Parmi les joyaux exposés se trouve également l’ilung, un instrument à cordes de 130 ans, offert par Michel au projet. «Cet instrument raconte des épopées et réside désormais au Maroc, quittant son Cameroun natal», fait-il savoir avec émotion.

Ilung.

Le battement du continent

Les membranophones, instruments dont le son naît de la vibration d’une peau tendue, occupent une place de choix. Le ribab, emblème marocain, a joué un rôle crucial pendant la colonisation en transmettant des messages codés. «Il a contribué à la résistance et au salut de nombreuses personnes», souligne Michel.

Autre instrument fascinant : la double cloche, qui servait de moyen de communication entre villages et communautés. «La double cloche permettait de transmettre des messages importants et d’établir un lien sonore entre les populations locales», explique Michel.

Le nkoul (ou Elimbi), tam-tam parleur camerounais, se distingue par sa capacité à transmettre des messages codés, compréhensibles uniquement par les initiés. «Cet instrument a sauvé de nombreuses vies pendant la traite négrière, alertant les populations de l’arrivée des négriers», fait savoir Michel, insistant sur sa portée historique et scientifique.

Le Nkoul ou Elimbi : Tam-tam parleur.

Dame nature

Les idiophones, dont le son provient de leur propre matière, révèlent la créativité africaine. Le balafon ou bala, avec ses lamelles résonantes, est souvent utilisé dans des orchestrations festives. L’ikembe et la sanzi, surnommés «pianos à pouces», servent quant à eux à narrer poèmes, proverbes et contes.

L’Ikembe.

Un autre instrument unique attire l’attention : une derbuka exceptionnelle, fabriquée avec la peau d’un poisson rare, la raie. «Cette caractéristique, rarissime, témoigne du génie des artisans africains», explique Michel.

Derbouka.

L’évolution du krakeb est également soulignée : «À l’origine en bois, il est aujourd’hui fabriqué en métal, une adaptation rendue nécessaire par la raréfaction du bois dans les zones désertiques». Cet instrument, essentiel dans les cérémonies lilas des Gnawa, symbolise l’adaptabilité et l’ingéniosité des artisans.

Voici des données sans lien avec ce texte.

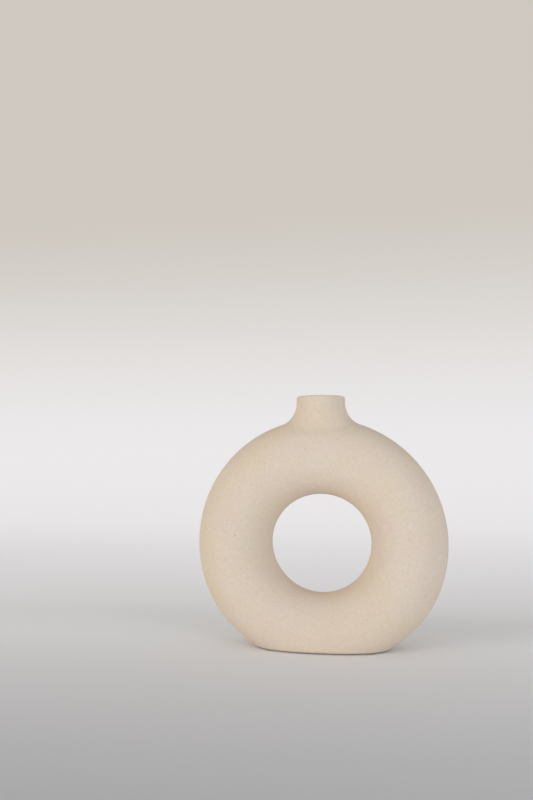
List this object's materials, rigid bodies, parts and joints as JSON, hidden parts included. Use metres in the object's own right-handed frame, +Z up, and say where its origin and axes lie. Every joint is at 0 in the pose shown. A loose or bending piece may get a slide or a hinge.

Cette visite guidée offre bien plus qu’une découverte musicale. Elle réaffirme l’importance de la préservation d’un patrimoine menacé. «L’ambition de l’Instrumenthèque d’Afrique est de revitaliser la fabrication locale tout en sauvegardant un savoir-faire ancestral», souligne Michel Ndoh Ndoh. Portée par la passion et l’engagement de notre guide, cette immersion dans l’univers musical africain fait vibrer les âmes tout en célébrant la richesse inestimable d’un patrimoine commun.